DATA SHOWN —

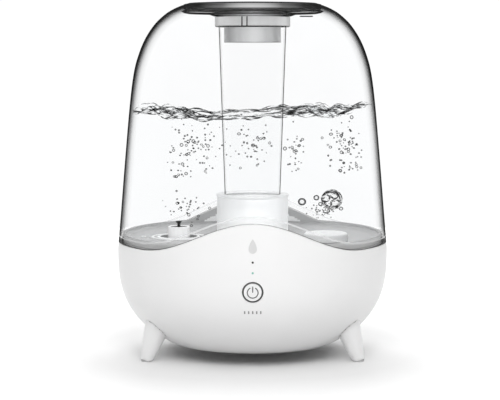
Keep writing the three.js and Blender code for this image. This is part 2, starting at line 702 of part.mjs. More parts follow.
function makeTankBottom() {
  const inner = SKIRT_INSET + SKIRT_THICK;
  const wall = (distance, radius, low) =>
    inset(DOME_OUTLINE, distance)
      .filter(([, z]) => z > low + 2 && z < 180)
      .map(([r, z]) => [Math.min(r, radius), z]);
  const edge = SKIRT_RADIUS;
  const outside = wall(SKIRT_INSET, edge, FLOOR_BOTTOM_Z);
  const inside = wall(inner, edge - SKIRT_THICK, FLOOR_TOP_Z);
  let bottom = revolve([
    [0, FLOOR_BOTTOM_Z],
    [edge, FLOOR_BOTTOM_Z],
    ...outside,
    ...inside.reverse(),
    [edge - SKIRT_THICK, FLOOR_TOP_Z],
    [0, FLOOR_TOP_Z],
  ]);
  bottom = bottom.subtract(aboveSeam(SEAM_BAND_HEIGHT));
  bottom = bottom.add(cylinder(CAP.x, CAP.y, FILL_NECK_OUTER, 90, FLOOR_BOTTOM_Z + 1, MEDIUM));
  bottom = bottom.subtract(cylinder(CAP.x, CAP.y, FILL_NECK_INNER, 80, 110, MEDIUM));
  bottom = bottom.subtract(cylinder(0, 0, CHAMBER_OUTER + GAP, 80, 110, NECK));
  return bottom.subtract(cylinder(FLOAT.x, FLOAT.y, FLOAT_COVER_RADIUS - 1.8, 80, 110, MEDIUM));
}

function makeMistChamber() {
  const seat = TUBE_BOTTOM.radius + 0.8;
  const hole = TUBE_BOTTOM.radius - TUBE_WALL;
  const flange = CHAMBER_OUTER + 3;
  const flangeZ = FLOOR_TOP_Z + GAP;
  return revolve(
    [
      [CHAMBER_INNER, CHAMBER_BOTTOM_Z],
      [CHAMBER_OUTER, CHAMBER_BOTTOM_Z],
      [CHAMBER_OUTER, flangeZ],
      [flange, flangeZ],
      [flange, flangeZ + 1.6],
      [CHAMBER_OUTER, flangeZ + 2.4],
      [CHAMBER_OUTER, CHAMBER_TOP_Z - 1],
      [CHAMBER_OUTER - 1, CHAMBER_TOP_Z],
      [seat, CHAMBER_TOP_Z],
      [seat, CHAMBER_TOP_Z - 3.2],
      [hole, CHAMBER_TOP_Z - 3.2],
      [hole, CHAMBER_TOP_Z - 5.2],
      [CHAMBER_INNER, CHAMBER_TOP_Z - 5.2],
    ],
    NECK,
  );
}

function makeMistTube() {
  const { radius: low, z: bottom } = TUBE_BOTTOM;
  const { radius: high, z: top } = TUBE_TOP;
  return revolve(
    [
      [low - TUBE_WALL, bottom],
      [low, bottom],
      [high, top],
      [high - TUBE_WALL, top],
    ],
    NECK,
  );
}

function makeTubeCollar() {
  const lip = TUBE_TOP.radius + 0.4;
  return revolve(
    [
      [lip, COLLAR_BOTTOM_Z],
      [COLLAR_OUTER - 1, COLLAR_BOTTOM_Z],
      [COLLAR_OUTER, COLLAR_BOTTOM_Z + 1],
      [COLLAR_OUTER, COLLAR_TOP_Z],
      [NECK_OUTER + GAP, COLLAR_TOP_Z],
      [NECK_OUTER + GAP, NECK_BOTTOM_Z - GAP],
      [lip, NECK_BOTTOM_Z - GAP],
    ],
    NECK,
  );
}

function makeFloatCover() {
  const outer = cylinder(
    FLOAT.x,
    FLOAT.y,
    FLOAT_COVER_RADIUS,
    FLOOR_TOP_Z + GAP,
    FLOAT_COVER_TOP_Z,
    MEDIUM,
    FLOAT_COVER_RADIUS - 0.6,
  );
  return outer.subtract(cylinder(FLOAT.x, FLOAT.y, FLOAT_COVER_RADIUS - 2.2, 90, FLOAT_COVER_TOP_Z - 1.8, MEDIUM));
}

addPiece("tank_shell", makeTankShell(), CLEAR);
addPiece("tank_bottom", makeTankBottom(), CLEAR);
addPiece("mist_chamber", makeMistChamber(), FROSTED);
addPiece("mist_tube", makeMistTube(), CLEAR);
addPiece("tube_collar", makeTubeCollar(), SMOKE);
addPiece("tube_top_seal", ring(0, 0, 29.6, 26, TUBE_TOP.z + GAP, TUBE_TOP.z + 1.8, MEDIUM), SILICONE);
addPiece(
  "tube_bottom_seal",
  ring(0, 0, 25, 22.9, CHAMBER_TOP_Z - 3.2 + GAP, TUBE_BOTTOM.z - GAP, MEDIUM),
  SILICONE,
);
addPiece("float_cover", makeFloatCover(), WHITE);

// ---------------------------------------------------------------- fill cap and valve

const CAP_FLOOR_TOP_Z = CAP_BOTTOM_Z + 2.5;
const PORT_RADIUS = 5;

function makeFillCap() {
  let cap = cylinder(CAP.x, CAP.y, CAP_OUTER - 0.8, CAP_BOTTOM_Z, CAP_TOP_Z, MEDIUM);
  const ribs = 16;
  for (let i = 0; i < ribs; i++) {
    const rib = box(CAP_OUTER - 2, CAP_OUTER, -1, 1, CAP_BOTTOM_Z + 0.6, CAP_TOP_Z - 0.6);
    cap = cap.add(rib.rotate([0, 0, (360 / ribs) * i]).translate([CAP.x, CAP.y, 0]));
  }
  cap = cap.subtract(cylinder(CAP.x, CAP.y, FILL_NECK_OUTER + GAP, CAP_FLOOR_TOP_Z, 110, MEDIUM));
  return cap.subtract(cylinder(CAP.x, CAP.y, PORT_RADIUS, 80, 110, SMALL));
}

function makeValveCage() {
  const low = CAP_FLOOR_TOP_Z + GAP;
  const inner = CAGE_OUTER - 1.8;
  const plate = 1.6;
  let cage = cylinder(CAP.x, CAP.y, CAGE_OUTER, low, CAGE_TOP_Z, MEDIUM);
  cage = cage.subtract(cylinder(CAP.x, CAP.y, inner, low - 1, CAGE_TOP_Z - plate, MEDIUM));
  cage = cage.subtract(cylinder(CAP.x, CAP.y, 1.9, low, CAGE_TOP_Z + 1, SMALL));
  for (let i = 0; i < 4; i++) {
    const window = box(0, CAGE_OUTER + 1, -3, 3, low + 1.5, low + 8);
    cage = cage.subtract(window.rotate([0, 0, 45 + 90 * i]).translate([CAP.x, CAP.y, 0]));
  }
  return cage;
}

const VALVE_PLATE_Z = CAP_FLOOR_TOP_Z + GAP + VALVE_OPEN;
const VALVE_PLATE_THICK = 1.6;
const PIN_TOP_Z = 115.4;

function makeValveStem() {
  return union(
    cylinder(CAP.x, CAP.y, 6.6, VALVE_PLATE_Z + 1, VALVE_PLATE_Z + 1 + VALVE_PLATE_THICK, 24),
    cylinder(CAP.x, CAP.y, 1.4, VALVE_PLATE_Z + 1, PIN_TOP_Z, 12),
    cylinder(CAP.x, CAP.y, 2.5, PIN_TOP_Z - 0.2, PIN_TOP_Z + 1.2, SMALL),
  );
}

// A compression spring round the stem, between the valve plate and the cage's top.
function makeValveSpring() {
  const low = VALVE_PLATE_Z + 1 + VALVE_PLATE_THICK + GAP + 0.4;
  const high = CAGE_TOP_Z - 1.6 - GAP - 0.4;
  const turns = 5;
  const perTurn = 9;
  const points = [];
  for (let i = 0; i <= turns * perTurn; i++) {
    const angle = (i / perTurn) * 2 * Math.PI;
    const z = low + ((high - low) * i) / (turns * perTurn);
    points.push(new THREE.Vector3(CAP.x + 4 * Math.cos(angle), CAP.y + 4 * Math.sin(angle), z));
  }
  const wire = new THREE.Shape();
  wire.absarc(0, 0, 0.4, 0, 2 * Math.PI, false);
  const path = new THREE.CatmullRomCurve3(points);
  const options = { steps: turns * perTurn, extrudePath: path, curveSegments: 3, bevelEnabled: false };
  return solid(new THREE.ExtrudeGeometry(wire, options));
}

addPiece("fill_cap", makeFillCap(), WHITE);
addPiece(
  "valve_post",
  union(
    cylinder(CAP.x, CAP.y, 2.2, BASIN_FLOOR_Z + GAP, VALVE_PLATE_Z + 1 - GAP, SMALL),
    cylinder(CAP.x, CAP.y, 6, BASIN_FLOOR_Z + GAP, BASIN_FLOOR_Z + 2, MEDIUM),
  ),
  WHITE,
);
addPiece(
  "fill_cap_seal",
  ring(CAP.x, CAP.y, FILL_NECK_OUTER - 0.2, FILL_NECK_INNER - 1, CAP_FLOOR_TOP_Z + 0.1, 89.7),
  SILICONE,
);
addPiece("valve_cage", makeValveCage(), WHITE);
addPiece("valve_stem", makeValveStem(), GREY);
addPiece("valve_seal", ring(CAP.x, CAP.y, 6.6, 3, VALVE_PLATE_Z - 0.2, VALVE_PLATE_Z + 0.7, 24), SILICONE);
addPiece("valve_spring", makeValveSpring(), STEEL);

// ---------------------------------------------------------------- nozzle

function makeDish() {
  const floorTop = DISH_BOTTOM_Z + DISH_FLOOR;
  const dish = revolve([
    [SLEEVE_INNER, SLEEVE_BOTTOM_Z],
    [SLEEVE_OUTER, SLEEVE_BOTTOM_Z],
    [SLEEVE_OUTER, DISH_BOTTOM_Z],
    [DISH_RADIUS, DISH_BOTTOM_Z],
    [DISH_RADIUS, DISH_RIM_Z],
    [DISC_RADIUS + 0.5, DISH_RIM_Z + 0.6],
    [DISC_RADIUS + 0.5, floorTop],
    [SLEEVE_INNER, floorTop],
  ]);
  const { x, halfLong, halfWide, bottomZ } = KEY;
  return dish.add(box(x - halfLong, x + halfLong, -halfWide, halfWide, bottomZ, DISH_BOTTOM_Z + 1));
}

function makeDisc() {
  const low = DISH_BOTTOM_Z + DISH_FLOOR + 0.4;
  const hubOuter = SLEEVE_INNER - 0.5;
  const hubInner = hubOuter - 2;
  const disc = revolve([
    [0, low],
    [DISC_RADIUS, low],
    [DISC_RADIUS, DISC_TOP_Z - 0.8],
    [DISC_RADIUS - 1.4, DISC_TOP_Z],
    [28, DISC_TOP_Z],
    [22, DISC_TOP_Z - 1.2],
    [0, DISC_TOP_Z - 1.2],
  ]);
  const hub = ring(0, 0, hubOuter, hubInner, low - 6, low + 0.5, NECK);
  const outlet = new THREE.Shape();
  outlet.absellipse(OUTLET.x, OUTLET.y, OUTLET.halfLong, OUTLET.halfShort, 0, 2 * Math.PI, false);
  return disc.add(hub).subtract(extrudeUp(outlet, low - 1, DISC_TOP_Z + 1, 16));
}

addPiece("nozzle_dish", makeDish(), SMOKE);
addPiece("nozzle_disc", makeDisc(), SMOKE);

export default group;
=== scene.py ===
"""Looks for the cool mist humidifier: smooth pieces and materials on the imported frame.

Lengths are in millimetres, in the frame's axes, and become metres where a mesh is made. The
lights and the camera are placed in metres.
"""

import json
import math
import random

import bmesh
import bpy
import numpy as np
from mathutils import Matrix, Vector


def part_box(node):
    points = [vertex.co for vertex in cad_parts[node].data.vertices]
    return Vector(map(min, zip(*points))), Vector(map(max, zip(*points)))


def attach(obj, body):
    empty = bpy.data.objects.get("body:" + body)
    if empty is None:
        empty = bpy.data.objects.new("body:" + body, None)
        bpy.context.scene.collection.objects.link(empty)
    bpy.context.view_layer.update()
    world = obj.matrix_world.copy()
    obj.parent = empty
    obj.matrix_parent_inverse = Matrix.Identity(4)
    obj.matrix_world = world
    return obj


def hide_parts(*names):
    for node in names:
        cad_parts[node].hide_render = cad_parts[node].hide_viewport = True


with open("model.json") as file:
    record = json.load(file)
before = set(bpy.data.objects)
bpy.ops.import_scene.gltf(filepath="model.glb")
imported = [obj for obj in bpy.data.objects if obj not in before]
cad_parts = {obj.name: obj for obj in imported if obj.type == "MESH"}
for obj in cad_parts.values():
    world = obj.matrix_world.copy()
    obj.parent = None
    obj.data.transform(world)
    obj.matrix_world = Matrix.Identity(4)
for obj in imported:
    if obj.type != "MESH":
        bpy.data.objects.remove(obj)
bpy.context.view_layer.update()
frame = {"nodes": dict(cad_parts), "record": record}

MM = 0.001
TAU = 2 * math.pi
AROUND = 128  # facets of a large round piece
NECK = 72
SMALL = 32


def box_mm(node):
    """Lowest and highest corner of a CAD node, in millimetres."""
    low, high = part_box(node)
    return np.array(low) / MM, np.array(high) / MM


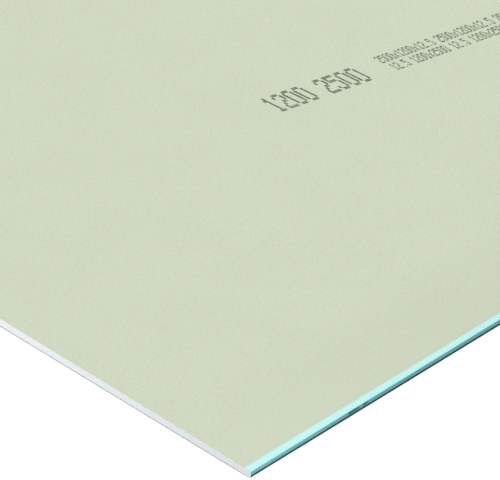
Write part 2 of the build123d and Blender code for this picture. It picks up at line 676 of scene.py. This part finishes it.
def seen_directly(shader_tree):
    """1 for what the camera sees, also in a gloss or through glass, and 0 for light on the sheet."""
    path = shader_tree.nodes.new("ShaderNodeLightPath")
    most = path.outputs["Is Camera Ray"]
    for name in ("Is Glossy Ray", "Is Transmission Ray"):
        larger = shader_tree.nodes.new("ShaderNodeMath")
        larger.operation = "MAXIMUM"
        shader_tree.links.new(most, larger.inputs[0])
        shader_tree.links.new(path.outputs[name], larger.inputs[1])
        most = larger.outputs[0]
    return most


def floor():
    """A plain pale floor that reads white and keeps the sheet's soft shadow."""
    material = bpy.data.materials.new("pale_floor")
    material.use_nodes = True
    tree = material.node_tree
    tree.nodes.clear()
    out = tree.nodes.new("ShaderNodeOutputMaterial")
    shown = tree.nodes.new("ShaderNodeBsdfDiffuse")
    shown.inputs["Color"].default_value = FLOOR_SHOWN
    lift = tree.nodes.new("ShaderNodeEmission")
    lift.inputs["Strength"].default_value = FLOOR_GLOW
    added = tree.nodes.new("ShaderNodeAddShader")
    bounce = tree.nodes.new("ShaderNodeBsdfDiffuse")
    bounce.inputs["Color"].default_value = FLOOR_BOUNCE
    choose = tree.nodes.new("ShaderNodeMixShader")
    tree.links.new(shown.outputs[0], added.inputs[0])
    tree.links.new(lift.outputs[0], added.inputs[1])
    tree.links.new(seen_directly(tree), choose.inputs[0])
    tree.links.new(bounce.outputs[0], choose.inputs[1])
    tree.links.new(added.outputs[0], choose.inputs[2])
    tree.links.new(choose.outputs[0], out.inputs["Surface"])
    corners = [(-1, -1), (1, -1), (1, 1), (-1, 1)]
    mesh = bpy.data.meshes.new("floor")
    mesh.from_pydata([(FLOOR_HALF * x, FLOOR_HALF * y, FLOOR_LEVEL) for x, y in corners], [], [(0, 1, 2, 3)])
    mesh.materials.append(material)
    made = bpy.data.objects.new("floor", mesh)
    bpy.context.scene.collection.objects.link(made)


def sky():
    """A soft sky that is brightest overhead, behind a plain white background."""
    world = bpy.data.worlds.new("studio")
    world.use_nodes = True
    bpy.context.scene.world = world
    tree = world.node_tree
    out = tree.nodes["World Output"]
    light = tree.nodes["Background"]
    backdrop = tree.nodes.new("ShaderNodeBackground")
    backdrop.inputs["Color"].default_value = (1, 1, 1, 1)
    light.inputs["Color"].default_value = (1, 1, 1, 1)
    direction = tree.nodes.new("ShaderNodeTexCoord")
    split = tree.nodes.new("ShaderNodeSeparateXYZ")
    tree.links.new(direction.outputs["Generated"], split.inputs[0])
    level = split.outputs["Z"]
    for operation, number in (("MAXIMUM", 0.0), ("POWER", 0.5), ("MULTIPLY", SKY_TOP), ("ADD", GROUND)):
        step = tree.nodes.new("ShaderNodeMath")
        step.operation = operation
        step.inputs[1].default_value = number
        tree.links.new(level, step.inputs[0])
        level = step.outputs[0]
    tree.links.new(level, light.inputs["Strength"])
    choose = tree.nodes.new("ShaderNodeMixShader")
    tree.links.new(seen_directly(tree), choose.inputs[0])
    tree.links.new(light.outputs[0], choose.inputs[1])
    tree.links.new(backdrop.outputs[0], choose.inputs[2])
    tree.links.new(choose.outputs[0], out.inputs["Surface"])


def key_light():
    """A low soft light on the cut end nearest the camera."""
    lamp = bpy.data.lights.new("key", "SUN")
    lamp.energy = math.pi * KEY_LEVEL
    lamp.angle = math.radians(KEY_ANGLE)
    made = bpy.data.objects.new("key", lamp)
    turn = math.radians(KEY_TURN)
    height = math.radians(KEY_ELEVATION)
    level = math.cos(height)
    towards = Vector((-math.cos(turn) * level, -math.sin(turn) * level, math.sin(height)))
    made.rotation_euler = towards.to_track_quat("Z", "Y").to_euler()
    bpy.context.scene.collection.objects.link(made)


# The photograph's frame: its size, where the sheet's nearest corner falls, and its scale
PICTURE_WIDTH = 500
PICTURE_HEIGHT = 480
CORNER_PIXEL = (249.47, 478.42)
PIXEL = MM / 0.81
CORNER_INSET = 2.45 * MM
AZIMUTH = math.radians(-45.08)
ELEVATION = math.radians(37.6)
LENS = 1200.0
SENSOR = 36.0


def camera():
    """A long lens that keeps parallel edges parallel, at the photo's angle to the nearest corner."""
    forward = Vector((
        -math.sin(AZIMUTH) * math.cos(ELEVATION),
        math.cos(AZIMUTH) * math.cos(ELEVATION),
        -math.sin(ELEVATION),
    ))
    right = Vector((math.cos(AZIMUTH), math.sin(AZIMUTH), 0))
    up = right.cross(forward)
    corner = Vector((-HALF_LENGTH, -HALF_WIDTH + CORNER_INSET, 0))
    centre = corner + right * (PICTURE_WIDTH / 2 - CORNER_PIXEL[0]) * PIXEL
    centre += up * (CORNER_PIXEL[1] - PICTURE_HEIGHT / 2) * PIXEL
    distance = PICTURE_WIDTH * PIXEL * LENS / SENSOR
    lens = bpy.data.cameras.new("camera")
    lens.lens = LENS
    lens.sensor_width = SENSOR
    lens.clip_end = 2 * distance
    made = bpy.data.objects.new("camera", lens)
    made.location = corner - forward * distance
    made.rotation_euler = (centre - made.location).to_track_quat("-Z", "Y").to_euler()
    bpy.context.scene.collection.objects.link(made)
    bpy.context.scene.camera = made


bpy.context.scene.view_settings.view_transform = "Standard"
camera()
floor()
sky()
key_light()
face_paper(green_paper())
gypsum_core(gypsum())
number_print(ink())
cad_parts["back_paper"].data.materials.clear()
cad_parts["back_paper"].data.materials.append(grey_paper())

WRITTEN REQUEST — Repeat exactly the lines from the one containing "const outlet = new THREE.Shape();" through the one containing "import random", both included, and nothing else.

COMPLETE ANSWER —
  const outlet = new THREE.Shape();
  outlet.absellipse(OUTLET.x, OUTLET.y, OUTLET.halfLong, OUTLET.halfShort, 0, 2 * Math.PI, false);
  return disc.add(hub).subtract(extrudeUp(outlet, low - 1, DISC_TOP_Z + 1, 16));
}

addPiece("nozzle_dish", makeDish(), SMOKE);
addPiece("nozzle_disc", makeDisc(), SMOKE);

export default group;
=== scene.py ===
"""Looks for the cool mist humidifier: smooth pieces and materials on the imported frame.

Lengths are in millimetres, in the frame's axes, and become metres where a mesh is made. The
lights and the camera are placed in metres.
"""

import json
import math
import random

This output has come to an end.